***** PROVIDED MATERIAL

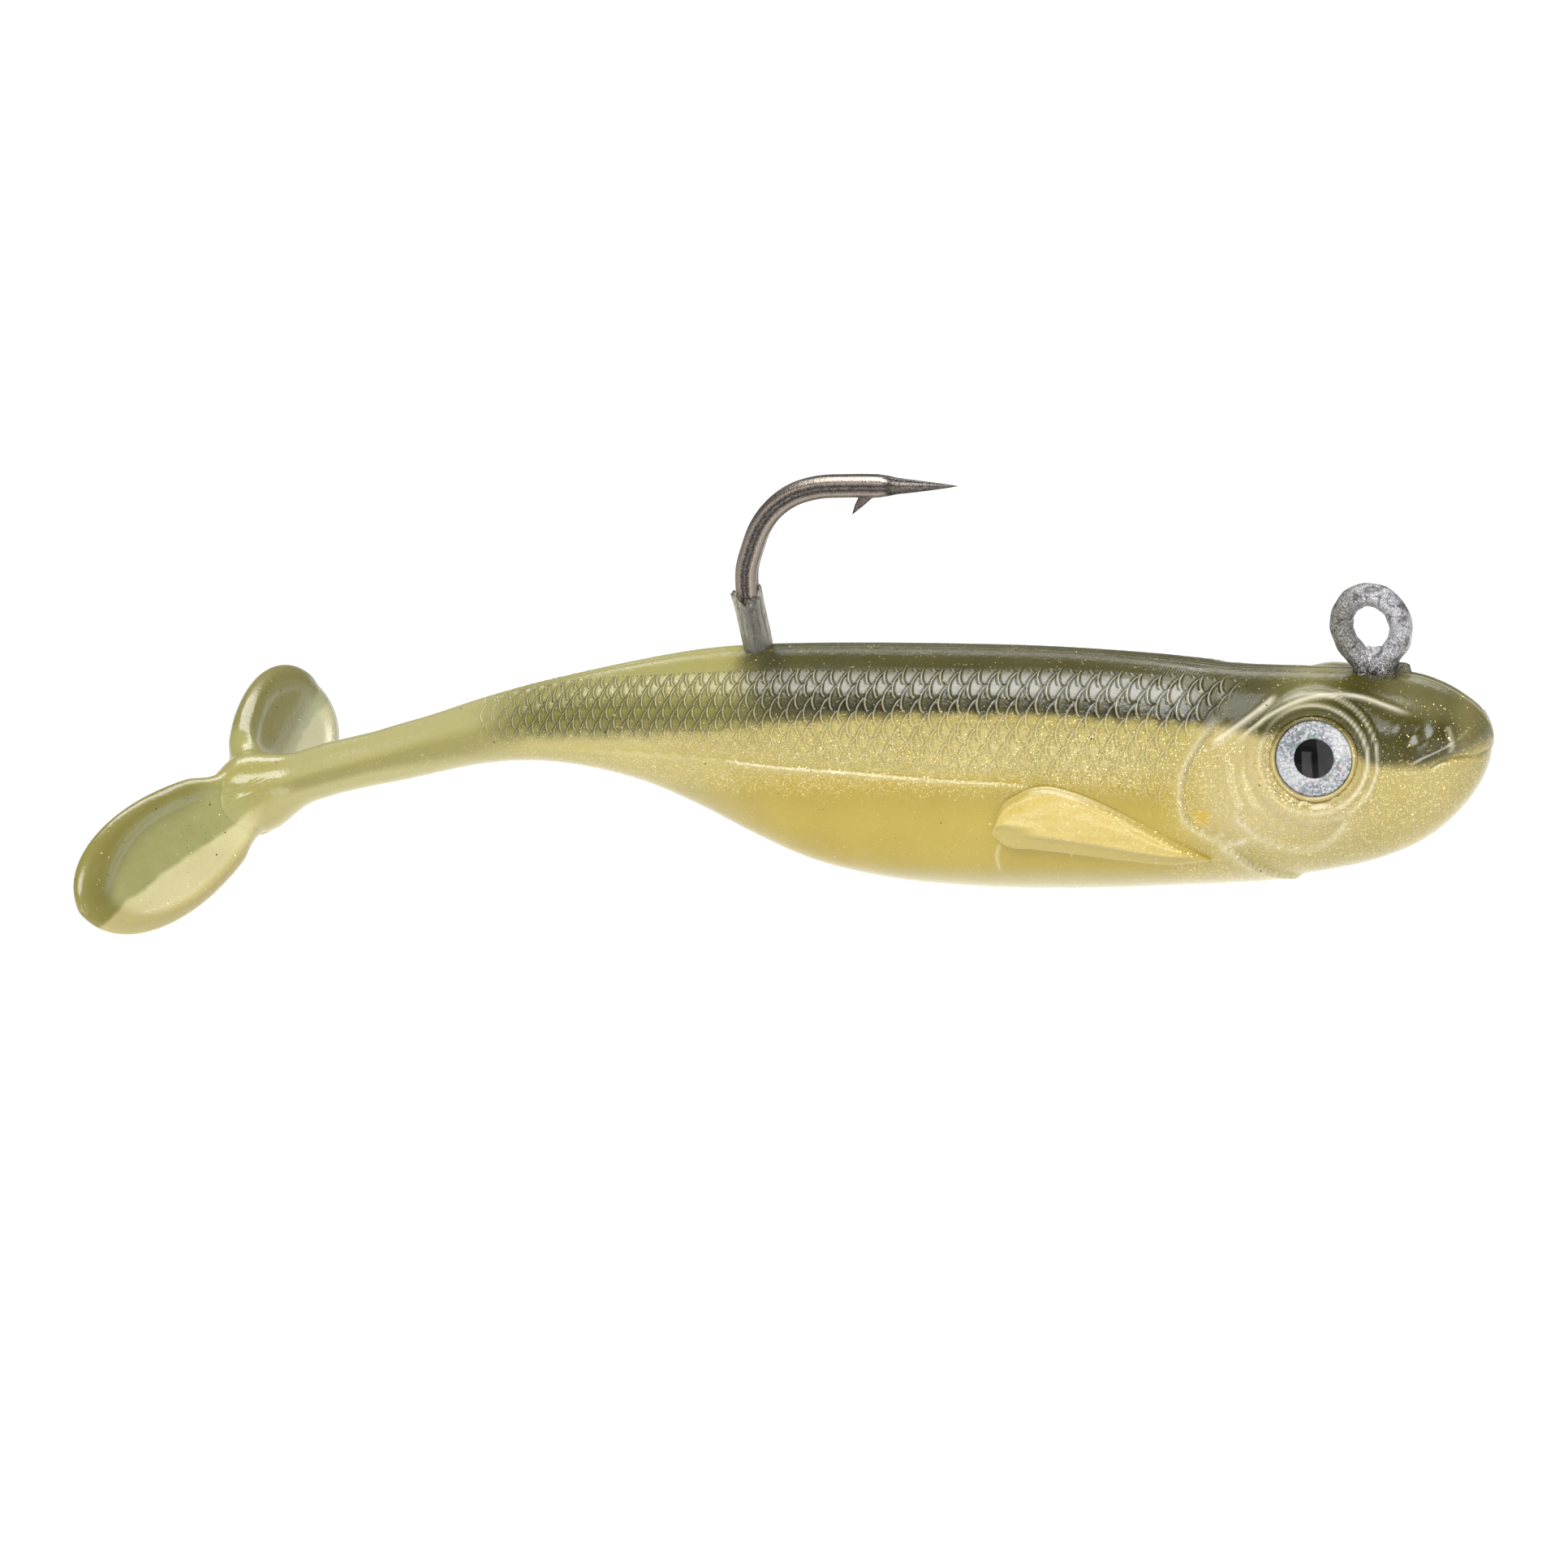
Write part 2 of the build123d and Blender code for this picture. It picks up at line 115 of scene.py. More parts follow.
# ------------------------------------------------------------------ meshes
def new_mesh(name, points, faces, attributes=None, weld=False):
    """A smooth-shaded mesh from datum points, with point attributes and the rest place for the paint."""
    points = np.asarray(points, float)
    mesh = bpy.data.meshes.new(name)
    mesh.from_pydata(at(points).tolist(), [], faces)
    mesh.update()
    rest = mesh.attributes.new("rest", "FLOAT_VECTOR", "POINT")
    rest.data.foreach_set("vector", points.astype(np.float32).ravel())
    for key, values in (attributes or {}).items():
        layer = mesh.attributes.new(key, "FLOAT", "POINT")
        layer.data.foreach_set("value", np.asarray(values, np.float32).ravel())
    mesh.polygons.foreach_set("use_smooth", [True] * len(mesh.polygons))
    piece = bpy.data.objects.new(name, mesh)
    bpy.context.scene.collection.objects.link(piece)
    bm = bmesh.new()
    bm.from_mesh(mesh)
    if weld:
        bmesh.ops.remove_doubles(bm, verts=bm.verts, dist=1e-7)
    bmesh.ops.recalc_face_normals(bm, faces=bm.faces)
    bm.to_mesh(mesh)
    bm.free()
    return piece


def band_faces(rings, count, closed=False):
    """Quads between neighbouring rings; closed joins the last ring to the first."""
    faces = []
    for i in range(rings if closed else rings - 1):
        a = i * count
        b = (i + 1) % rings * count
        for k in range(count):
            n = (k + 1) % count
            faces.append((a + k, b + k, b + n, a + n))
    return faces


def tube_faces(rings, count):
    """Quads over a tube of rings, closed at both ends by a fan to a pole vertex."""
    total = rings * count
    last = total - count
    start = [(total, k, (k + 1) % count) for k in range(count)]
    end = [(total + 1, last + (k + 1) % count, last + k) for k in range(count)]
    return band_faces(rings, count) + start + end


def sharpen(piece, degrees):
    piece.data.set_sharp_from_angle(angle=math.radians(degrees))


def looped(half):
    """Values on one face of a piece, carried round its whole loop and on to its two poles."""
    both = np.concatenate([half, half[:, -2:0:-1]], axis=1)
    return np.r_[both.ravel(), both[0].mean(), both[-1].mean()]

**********

» **OBJECTIVE**: Your task is to quote all of the data word for word.

» **CORRECT RESULT**:
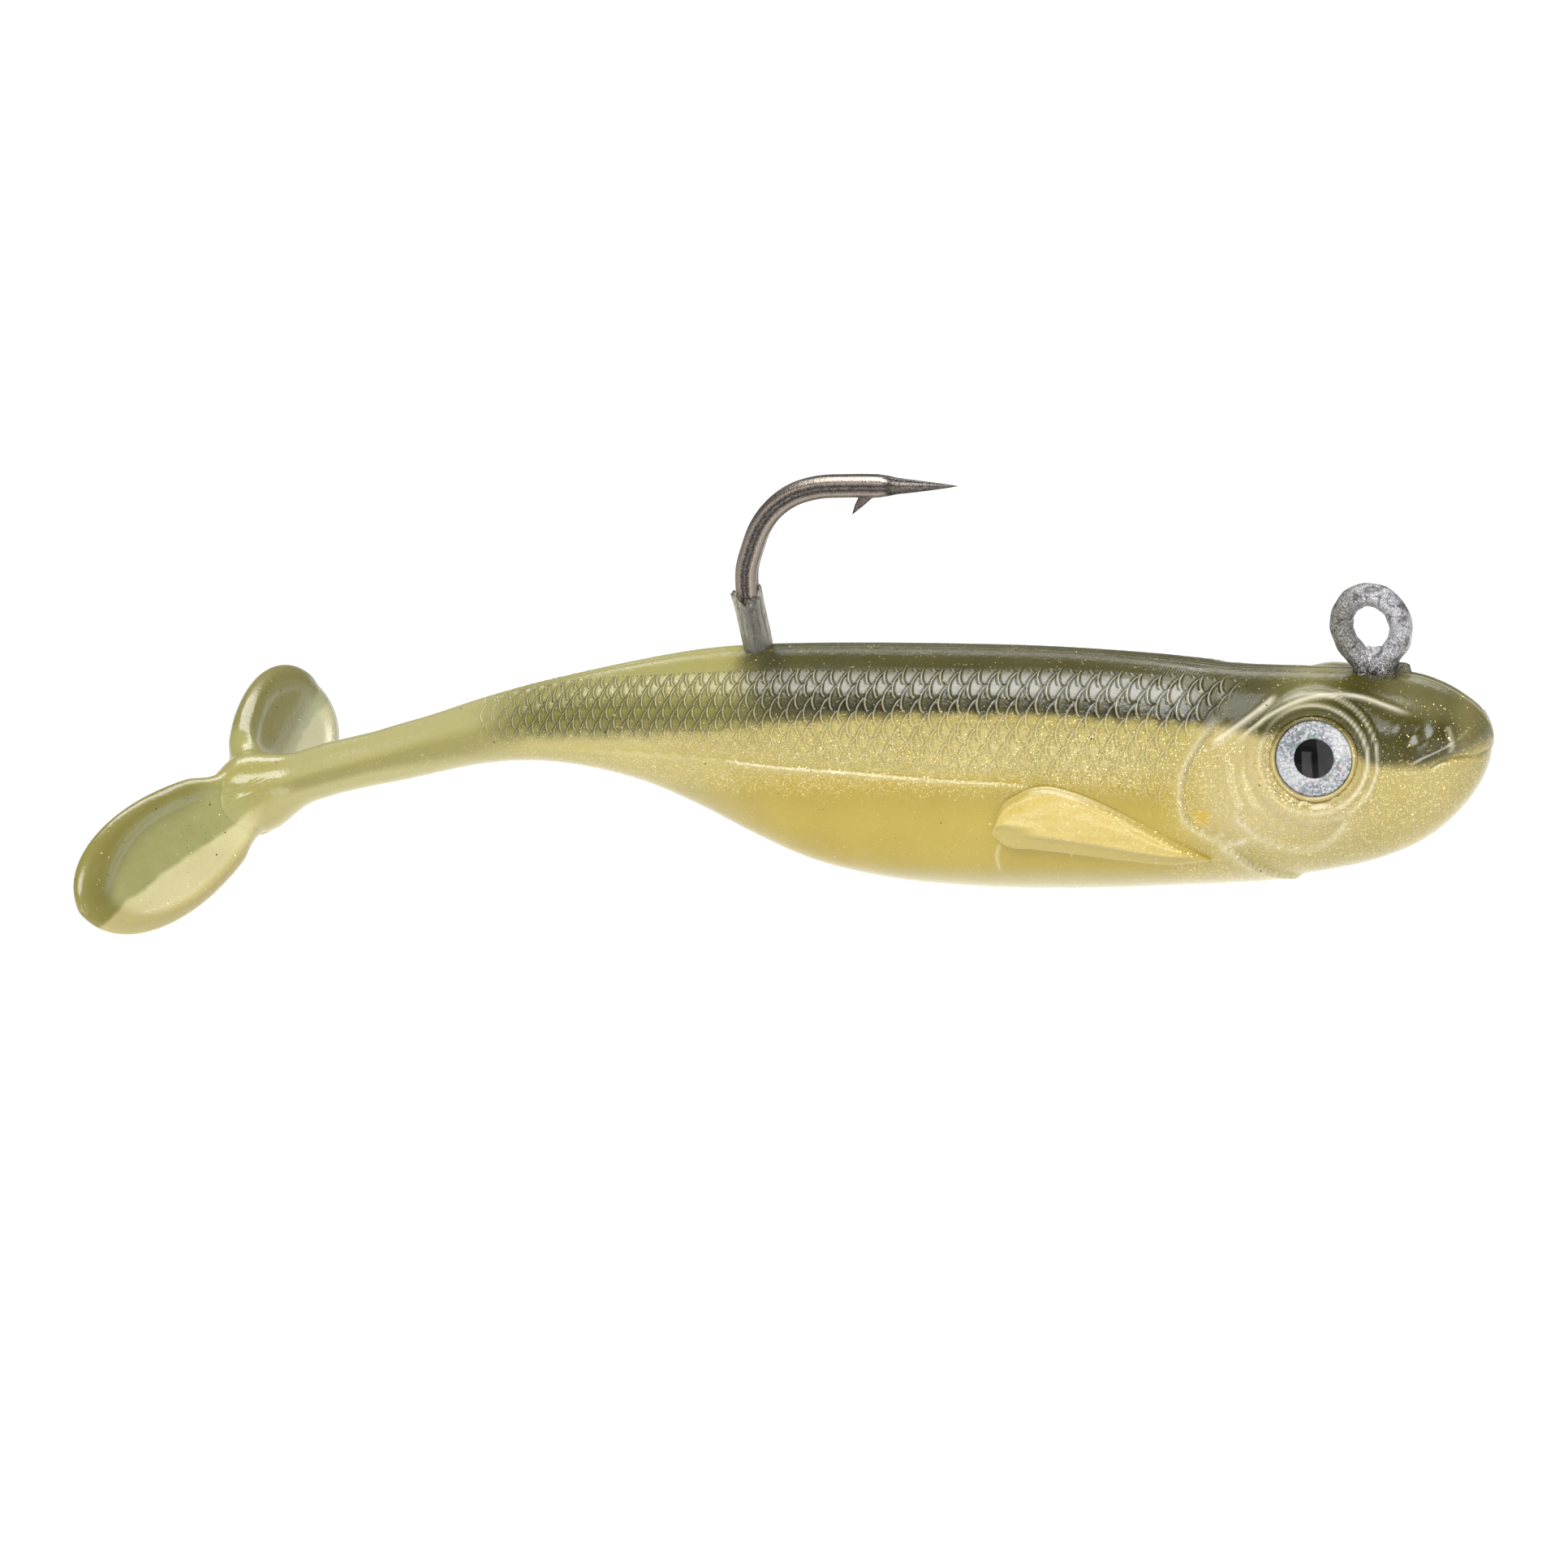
Write part 2 of the build123d and Blender code for this picture. It picks up at line 115 of scene.py. More parts follow.
# ------------------------------------------------------------------ meshes
def new_mesh(name, points, faces, attributes=None, weld=False):
    """A smooth-shaded mesh from datum points, with point attributes and the rest place for the paint."""
    points = np.asarray(points, float)
    mesh = bpy.data.meshes.new(name)
    mesh.from_pydata(at(points).tolist(), [], faces)
    mesh.update()
    rest = mesh.attributes.new("rest", "FLOAT_VECTOR", "POINT")
    rest.data.foreach_set("vector", points.astype(np.float32).ravel())
    for key, values in (attributes or {}).items():
        layer = mesh.attributes.new(key, "FLOAT", "POINT")
        layer.data.foreach_set("value", np.asarray(values, np.float32).ravel())
    mesh.polygons.foreach_set("use_smooth", [True] * len(mesh.polygons))
    piece = bpy.data.objects.new(name, mesh)
    bpy.context.scene.collection.objects.link(piece)
    bm = bmesh.new()
    bm.from_mesh(mesh)
    if weld:
        bmesh.ops.remove_doubles(bm, verts=bm.verts, dist=1e-7)
    bmesh.ops.recalc_face_normals(bm, faces=bm.faces)
    bm.to_mesh(mesh)
    bm.free()
    return piece


def band_faces(rings, count, closed=False):
    """Quads between neighbouring rings; closed joins the last ring to the first."""
    faces = []
    for i in range(rings if closed else rings - 1):
        a = i * count
        b = (i + 1) % rings * count
        for k in range(count):
            n = (k + 1) % count
            faces.append((a + k, b + k, b + n, a + n))
    return faces


def tube_faces(rings, count):
    """Quads over a tube of rings, closed at both ends by a fan to a pole vertex."""
    total = rings * count
    last = total - count
    start = [(total, k, (k + 1) % count) for k in range(count)]
    end = [(total + 1, last + (k + 1) % count, last + k) for k in range(count)]
    return band_faces(rings, count) + start + end


def sharpen(piece, degrees):
    piece.data.set_sharp_from_angle(angle=math.radians(degrees))


def looped(half):
    """Values on one face of a piece, carried round its whole loop and on to its two poles."""
    both = np.concatenate([half, half[:, -2:0:-1]], axis=1)
    return np.r_[both.ravel(), both[0].mean(), both[-1].mean()]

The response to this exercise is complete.